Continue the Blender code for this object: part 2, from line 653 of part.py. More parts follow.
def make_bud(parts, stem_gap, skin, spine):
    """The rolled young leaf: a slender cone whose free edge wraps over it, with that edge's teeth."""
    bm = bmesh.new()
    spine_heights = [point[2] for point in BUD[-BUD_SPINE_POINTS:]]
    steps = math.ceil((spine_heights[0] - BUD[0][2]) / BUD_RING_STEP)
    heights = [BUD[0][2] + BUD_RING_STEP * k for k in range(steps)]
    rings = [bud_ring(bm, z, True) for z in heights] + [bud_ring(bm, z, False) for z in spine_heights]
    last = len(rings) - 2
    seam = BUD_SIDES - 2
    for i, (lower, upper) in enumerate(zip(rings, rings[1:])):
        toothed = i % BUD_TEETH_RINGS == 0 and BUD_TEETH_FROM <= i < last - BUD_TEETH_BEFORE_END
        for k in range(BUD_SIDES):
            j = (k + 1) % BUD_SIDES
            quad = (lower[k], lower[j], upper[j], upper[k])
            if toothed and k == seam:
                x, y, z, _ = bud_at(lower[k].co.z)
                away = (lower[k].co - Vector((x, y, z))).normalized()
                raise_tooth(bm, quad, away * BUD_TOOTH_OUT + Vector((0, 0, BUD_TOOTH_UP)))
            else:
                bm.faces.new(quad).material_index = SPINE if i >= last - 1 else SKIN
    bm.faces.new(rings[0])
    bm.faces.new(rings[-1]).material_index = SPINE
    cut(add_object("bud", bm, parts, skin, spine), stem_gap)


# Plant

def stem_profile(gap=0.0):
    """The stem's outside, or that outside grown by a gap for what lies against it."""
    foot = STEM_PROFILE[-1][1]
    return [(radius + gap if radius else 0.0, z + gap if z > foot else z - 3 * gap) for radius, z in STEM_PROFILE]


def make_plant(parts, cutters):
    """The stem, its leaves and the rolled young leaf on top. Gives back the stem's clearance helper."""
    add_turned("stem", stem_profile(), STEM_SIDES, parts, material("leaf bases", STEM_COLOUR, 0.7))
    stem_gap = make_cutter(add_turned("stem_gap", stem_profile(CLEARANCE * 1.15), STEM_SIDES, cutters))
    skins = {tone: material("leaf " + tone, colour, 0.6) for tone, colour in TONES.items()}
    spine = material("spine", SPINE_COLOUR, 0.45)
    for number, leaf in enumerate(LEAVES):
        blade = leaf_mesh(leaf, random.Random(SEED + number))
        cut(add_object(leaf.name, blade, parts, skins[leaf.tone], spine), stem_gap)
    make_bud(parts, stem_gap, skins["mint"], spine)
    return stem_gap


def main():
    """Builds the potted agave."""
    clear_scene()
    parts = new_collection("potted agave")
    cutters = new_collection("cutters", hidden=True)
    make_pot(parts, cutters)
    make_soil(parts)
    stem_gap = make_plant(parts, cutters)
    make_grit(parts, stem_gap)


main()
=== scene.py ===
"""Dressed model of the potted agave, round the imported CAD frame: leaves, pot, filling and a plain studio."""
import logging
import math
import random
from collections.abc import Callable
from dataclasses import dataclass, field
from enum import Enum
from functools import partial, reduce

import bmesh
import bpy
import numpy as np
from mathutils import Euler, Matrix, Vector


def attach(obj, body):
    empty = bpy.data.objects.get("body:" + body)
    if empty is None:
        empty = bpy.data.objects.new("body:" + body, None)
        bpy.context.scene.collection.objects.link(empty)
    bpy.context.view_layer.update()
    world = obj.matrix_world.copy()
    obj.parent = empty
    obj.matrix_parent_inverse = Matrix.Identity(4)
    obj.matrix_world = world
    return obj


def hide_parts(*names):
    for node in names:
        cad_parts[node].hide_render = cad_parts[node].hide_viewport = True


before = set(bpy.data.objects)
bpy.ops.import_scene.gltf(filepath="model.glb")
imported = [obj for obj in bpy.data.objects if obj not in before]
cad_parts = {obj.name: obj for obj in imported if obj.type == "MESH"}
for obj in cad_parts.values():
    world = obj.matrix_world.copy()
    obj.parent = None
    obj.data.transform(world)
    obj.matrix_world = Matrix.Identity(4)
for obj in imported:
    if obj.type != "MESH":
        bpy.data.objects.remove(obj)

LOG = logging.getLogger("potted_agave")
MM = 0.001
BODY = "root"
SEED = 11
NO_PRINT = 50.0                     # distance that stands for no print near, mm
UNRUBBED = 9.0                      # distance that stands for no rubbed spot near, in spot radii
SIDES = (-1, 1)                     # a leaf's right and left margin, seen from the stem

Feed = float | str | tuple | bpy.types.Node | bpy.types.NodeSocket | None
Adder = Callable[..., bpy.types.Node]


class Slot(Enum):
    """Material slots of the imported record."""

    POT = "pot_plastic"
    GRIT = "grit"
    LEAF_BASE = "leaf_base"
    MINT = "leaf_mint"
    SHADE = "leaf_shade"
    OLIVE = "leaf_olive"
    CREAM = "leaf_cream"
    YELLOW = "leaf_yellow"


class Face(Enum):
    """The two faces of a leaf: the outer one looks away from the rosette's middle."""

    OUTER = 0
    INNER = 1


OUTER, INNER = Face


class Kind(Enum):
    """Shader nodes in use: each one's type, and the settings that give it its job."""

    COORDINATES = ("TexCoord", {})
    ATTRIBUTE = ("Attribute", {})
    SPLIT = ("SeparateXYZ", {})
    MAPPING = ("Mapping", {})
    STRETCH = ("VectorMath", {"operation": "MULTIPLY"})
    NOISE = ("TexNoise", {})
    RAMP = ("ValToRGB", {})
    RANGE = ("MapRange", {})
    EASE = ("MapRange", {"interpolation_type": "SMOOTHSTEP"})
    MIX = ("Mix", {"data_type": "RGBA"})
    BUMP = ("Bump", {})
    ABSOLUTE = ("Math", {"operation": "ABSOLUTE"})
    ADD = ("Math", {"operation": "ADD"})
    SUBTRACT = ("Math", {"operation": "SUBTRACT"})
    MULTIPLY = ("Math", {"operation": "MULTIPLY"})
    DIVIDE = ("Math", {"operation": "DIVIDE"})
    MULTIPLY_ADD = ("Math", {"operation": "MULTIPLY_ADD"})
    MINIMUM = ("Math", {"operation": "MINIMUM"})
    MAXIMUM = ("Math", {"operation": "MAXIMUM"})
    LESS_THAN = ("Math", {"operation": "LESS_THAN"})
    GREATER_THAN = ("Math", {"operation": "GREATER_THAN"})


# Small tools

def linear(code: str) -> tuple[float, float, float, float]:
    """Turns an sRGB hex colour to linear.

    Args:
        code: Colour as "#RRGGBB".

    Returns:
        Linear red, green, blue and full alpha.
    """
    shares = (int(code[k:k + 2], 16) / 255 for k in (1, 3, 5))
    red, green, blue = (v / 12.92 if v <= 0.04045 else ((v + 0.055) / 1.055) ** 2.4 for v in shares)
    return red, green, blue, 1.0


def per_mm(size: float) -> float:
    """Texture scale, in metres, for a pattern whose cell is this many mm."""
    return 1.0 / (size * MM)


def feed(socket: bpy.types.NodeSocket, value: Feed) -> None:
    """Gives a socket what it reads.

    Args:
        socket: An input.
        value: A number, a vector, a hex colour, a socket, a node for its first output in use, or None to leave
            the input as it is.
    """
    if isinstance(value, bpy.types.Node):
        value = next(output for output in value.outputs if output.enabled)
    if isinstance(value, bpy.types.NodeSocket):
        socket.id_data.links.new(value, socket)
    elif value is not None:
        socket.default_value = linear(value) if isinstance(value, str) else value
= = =
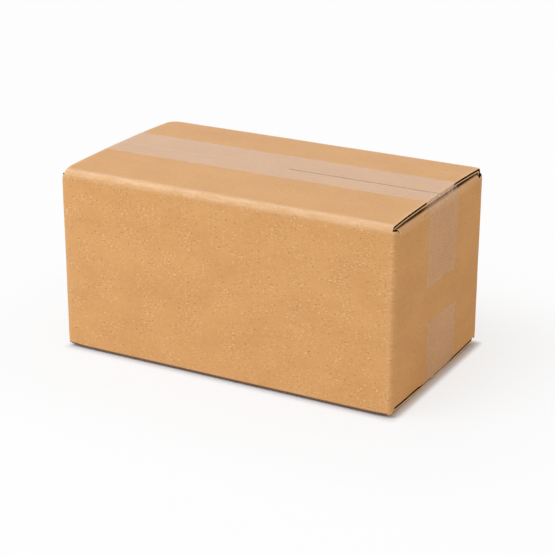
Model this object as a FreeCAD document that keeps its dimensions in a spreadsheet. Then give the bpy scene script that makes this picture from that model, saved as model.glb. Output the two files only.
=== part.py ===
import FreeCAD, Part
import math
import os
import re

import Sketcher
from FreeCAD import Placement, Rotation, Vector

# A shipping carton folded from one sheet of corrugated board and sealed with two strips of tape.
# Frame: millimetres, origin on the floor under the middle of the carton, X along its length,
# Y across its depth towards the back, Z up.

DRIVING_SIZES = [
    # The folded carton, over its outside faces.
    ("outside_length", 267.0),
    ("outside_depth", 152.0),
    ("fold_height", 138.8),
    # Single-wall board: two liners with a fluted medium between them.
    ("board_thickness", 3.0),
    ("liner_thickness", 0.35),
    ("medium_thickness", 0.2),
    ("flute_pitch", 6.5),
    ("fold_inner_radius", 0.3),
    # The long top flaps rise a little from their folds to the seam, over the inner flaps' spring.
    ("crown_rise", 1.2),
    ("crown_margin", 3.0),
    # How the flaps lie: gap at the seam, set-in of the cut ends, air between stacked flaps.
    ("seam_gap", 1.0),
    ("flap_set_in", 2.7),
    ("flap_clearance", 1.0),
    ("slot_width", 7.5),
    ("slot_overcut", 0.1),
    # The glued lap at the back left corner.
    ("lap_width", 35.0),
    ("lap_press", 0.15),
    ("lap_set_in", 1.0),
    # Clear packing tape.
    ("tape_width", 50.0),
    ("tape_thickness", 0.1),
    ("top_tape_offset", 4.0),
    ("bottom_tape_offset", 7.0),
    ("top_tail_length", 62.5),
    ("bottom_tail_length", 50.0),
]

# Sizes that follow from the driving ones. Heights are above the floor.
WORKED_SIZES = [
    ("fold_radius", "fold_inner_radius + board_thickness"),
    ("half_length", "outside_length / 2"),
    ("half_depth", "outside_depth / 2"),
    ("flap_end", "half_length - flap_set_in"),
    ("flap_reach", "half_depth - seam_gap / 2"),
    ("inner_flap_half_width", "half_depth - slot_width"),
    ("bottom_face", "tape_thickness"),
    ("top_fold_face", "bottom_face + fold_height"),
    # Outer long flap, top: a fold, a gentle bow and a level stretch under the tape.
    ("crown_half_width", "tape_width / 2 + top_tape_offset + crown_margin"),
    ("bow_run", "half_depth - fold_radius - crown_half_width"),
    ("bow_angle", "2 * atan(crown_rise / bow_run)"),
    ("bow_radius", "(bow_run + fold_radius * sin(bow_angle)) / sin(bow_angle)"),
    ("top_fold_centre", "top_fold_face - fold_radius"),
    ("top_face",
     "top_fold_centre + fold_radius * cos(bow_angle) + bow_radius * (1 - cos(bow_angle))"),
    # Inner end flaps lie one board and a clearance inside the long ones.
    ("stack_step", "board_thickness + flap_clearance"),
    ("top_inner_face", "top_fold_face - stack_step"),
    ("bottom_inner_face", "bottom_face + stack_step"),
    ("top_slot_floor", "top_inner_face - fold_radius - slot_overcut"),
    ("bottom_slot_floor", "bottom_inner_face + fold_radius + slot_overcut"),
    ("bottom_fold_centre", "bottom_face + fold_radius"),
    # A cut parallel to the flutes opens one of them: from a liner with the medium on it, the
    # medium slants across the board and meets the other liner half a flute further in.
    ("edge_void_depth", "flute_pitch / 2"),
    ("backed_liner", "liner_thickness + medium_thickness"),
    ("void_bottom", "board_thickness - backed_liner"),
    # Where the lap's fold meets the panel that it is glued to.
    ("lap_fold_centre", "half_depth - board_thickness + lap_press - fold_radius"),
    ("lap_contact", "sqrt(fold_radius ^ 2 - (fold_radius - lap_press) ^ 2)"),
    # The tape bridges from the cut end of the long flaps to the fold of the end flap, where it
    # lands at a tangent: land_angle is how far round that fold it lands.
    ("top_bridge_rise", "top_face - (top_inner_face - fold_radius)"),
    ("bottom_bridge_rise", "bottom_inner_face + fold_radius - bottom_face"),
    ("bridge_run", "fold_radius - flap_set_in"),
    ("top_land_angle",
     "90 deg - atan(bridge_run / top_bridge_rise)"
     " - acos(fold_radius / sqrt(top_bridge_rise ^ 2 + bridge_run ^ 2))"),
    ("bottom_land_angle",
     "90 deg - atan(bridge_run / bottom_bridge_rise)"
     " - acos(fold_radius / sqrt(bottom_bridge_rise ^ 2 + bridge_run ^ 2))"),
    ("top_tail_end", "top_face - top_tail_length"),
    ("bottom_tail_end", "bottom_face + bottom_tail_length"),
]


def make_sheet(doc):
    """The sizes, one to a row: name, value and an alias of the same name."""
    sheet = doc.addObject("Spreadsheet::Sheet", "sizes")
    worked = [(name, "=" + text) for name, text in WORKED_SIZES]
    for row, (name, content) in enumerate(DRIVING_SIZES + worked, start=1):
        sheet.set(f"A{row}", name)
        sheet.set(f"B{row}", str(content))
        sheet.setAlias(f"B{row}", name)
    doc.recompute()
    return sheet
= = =
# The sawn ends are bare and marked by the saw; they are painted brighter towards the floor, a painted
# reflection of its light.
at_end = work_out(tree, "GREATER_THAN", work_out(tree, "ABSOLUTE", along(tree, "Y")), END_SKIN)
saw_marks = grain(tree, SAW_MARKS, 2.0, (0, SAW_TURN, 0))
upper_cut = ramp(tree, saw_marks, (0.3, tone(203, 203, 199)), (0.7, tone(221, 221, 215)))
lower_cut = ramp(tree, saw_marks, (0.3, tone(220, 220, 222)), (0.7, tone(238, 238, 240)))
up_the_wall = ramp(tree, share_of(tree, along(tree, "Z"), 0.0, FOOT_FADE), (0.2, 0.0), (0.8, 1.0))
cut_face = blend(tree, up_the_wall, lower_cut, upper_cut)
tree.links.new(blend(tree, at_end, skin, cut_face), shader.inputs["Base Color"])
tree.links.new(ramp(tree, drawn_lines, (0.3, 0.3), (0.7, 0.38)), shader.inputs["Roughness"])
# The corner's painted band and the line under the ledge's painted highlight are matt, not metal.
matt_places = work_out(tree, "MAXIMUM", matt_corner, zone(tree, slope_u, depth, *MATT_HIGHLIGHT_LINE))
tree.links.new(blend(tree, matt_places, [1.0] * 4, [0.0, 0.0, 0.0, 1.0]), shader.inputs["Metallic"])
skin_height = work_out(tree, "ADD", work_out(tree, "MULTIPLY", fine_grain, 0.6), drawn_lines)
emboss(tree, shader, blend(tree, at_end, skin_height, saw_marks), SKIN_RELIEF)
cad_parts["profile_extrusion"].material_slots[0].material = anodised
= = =
Write out, exactly as they stand, the lines from the one containing "return stem_gap" through the one containing "if empty is", both ends included.

▶ [SOLUTION]
    return stem_gap


def main():
    """Builds the potted agave."""
    clear_scene()
    parts = new_collection("potted agave")
    cutters = new_collection("cutters", hidden=True)
    make_pot(parts, cutters)
    make_soil(parts)
    stem_gap = make_plant(parts, cutters)
    make_grit(parts, stem_gap)


main()
=== scene.py ===
"""Dressed model of the potted agave, round the imported CAD frame: leaves, pot, filling and a plain studio."""
import logging
import math
import random
from collections.abc import Callable
from dataclasses import dataclass, field
from enum import Enum
from functools import partial, reduce

import bmesh
import bpy
import numpy as np
from mathutils import Euler, Matrix, Vector


def attach(obj, body):
    empty = bpy.data.objects.get("body:" + body)
    if empty is None:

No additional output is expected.